Morganatic marriage contained an agreement that the wife and the children born of the marriage will not receive anything further than what was agreed in pre-nuptials, and in some cases may have been zero, or something nominal. Separate nobility titles were given to morganatic wives of dynasts of reigning houses, but it sometimes included no true property. This sort of dower was far from the original purpose of the bride receiving a settled property from the bridegroom's clan, in order to ensure her livelihood in widowhood.

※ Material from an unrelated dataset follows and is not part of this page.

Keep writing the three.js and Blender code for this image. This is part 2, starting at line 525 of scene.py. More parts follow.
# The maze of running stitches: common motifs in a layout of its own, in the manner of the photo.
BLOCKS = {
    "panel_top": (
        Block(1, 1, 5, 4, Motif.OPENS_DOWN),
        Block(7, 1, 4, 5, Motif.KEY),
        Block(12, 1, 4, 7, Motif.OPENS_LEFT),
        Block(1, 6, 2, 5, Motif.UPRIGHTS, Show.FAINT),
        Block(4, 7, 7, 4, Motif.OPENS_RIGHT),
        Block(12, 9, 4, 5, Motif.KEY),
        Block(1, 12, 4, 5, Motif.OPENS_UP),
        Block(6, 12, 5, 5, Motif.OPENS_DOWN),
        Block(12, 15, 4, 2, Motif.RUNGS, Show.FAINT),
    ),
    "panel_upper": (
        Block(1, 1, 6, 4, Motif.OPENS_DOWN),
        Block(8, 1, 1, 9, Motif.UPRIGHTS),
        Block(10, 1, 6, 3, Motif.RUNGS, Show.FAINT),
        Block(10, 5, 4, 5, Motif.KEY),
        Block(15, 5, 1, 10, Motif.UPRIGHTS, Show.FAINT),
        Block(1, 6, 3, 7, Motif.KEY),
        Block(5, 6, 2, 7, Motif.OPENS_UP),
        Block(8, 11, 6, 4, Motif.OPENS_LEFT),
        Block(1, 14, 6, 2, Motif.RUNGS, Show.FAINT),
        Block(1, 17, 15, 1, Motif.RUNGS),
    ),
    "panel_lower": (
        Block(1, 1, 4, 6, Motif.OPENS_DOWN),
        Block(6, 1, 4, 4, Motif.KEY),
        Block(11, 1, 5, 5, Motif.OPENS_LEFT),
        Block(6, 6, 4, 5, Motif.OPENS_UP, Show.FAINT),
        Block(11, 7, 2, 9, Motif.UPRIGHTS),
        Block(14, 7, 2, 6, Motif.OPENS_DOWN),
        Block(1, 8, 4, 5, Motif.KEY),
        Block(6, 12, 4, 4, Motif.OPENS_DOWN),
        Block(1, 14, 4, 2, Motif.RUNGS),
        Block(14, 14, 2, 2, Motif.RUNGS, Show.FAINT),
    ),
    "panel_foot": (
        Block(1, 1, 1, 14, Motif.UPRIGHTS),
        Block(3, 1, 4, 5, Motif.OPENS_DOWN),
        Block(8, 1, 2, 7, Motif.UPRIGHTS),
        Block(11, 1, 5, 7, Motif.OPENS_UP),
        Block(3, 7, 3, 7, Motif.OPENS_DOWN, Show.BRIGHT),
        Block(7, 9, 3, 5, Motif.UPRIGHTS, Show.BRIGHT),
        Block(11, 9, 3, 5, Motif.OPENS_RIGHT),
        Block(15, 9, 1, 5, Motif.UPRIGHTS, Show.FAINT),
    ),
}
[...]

The practice of morganatic marriage was most common in historical German states, where equality of birth between the spouses was considered an important principle among the reigning houses and high nobility. Morganatic marriage has not been and is not possible in jurisdictions that do not allow sufficient freedom of contracting, as it is an agreement containing that pre-emptive limitation to the inheritance and property rights of the wife and the children. Marriages have never been considered morganatic in any part of the United Kingdom.


[edit] Islam

A settlement from the groom to the bride is an essential part of current traditional Muslim marriages. It is considered a gift which she has to agree on. The dower can be any value as long as it is agreed upon by both parties. When the groom gives his bride the dower, it becomes her property. In case of a divorce, she won't have to give up her dower unless she is the one who requested the divorce. If it was the later case, her husband may ask her to return the dower to him. However, if she has requested the divorce due to her suffering any form of abuse, or has other acceptable reasons for a divorce in Islamic laws (such as her husband suffering from illness or being impotent, etc.), the current judge often will not ask her to give the dower back to her husband.

[edit] Dower in the Baha'i Faith

According the the Kitab-i-Aqdas, the Baha'i Faith's Most Holy Book, the dower is paid from the groom (male) to the bride (female). The dower, if the husband lives in a city, is nineteen mithqáls (approx. 2.2 troy ounces) of pure gold, and if the husband lives outside a city the same amount in silver.